Another potentially problematic issue concerning the voting process is the BBC’s approval of unstamped ballots (those not bearing the BBC stamp.) The voting material (ballots and envelops) should be homogeneous, including a clear specification of what is an invalid vote. The approval of unstamped ballots was a contested issue during the 2017 constitutional referendum; at that time, the legislation mandated the invalidation of unstamped ballots, while the SBE decided to count the unstamped ballots contrary to the requirements in the law. This increases the risk of ballot (envelope) stuffing and violations during election day since other safeguard measures such as the watermark on ballots are not a replacement for the BBC stamp as they are not a guarantee that the ballot was not brought in from outside the polling station. This undermines the right of voters to an accurate assessment of the results of the ballot.39 Stamping of the ballots or envelopes is a common practice in Venice Commission member states and is an additional safeguard that one person is not able to put more than one ballot into the ballot box simultaneously, by ensuring that additional ballots cannot be brought into a polling station, i.e. stamped with another polling station’s stamp or not stamped with a polling station stamp.
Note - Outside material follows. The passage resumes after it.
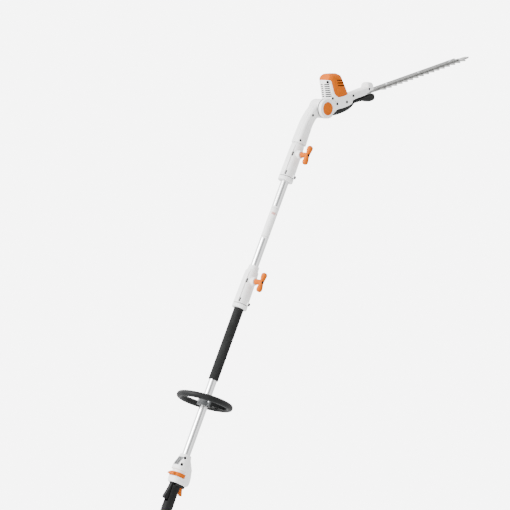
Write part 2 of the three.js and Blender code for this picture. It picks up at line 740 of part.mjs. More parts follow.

Following the March amendments, the Law on the Basic Provisions on Elections and Voter Registers (Article 98), now requires that unstamped envelopes are to be approved. Article 77 still requires BBCs to stamp all ballots, while Article 68 requires the SBE to provide, inter alia, stamps for BBCs in order to ensure that the votes are not declared null and void. The new paragraph added in March to Article 101 if interpreted literally, states that ballot papers sent by the authorised electoral boards and having water marks of the SBE but that are not stamped on their back due to the neglect of the BBCs are to be considered invalid; however, practice seems to interpret it as allowing the counting of these ballots. Moreover, the legal framework does not include any provisions establishing a procedure and clear and objective criteria for the determination of whether an unstamped ballot was unstamped due to negligence or some other reason such as fraud, leaving room for arbitrary application. The Venice Commission and ODIHR recommend that the legislation ensure respect for the obligation in national law to stamp ballots and envelopes.


 


39 Cf. Code of Good Practice in Electoral Matters, par. 26.